NECESSITY may be the mother of invention, but in the case of San Jose's Iria Nishimura, it was motherhood that necessitated her invention. Four years ago, Nishimura had her first son. When it came time to wean him onto solid food, she was disappointed by what she found on the market. She wanted to feed him organic baby food, but didn't like what she found. While there were several brands of organic baby food available, the jars' long shelf lives and additives like ascorbic acid turned her off.

"It made me wonder how long they had to cook it to make it last that long," said Nishimura, a former nurse and health care administrator.

Cooking vegetables for long periods leeches away many beneficial vitamins and nutrients.

"I realized I was going to have to cook it myself," she said.

When her second son came along, she was frustrated the market still wasn't making organic baby food that met her needs.

Like all things organic, the organic baby food industry is booming. According to A.C. Nielsen Co., organic baby food earned $100 million last year. That's just 2.8 percent of the $3.6 billion baby food market (excluding sales at Wal-Mart), but organic baby food has grown 60 percent in the past five years.

But all that growth didn't satisfy Nishimura. She wanted freshly made fruit and vegetables that hadn't been cooked to death or made with additives. And she wanted it to taste good. So she continued to make her own baby food, steaming and pureeing food and freezing it for later use.

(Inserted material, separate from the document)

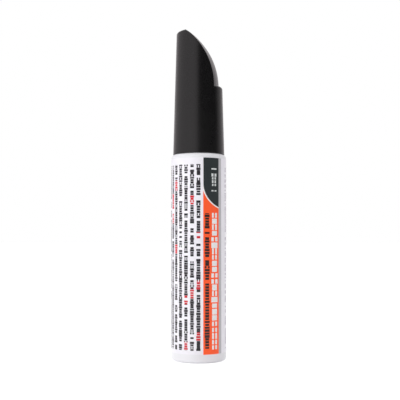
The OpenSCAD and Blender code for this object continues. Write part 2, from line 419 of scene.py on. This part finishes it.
class Grain(Enum):
    """Surface grain that a mould leaves: scale per metre and height in millimetres."""

    POLISHED = (1500.0, 0.002)
    SATIN = (4200.0, 0.006)
    SPARK = (6000.0, 0.012)
    FOAM = (3200.0, 0.060)


def new_material(name: str) -> tuple[bpy.types.Material, Bench, bpy.types.Node, bpy.types.NodeSocket]:
    """Makes a material that holds only its surface shader and Object coordinates.

    Args:
        name: The material's name.

    Returns:
        The material, its bench, the Principled node and the Object coordinates.
    """
    material = bpy.data.materials.new(name)
    material.use_nodes = True
    bench = Bench(material.node_tree)
    surface = bench.tree.nodes["Principled BSDF"]
    place = bench.put("ShaderNodeTexCoord").outputs["Object"]
    return material, bench, surface, place


def pick(*pieces: bpy.types.Object) -> None:
    """Selects only the given pieces, the last of them as the active one.

    Args:
        *pieces: The pieces, or none to deselect everything.
    """
    bpy.ops.object.select_all(action="DESELECT")
    for piece in pieces:
        piece.select_set(True)
        bpy.context.view_layer.objects.active = piece


def finish_mesh(merge: float, crease: float, ends: bool = False, outward: bool = True) -> None:
    """Merges the active piece's doubled points, mends it and smooths it.

    Args:
        merge: Distance within which points are merged, in metres.
        crease: Angle from which an edge stays sharp, in degrees.
        ends: Whether its open ends are closed.
        outward: Whether its faces are turned outwards.
    """
    bpy.ops.object.mode_set(mode="EDIT")
    bpy.ops.mesh.select_all(action="SELECT")
    bpy.ops.mesh.remove_doubles(threshold=merge)
    if ends:
        bpy.ops.mesh.select_all(action="DESELECT")
        bpy.ops.mesh.select_mode(type="EDGE")
        bpy.ops.mesh.select_non_manifold()
        bpy.ops.mesh.fill_holes(sides=0)
        bpy.ops.mesh.select_all(action="SELECT")
    if outward:
        bpy.ops.mesh.normals_make_consistent(inside=False)
    bpy.ops.object.mode_set(mode="OBJECT")
    bpy.ops.object.shade_smooth_by_angle(angle=math.radians(crease))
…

In time, friends encouraged her to go into business and start selling her frozen food cubes. Thus Nami was born. While not yet in stores, she's created a national business called Baby Cubes and More through online sales. Nami is her first product. Owing to her Finnish heritage and Japanese husband, Nami has two meanings. In Finnish it means "delicious" and in Japanese it means "wave." Her goal: to spawn a delicious wave of organic baby food.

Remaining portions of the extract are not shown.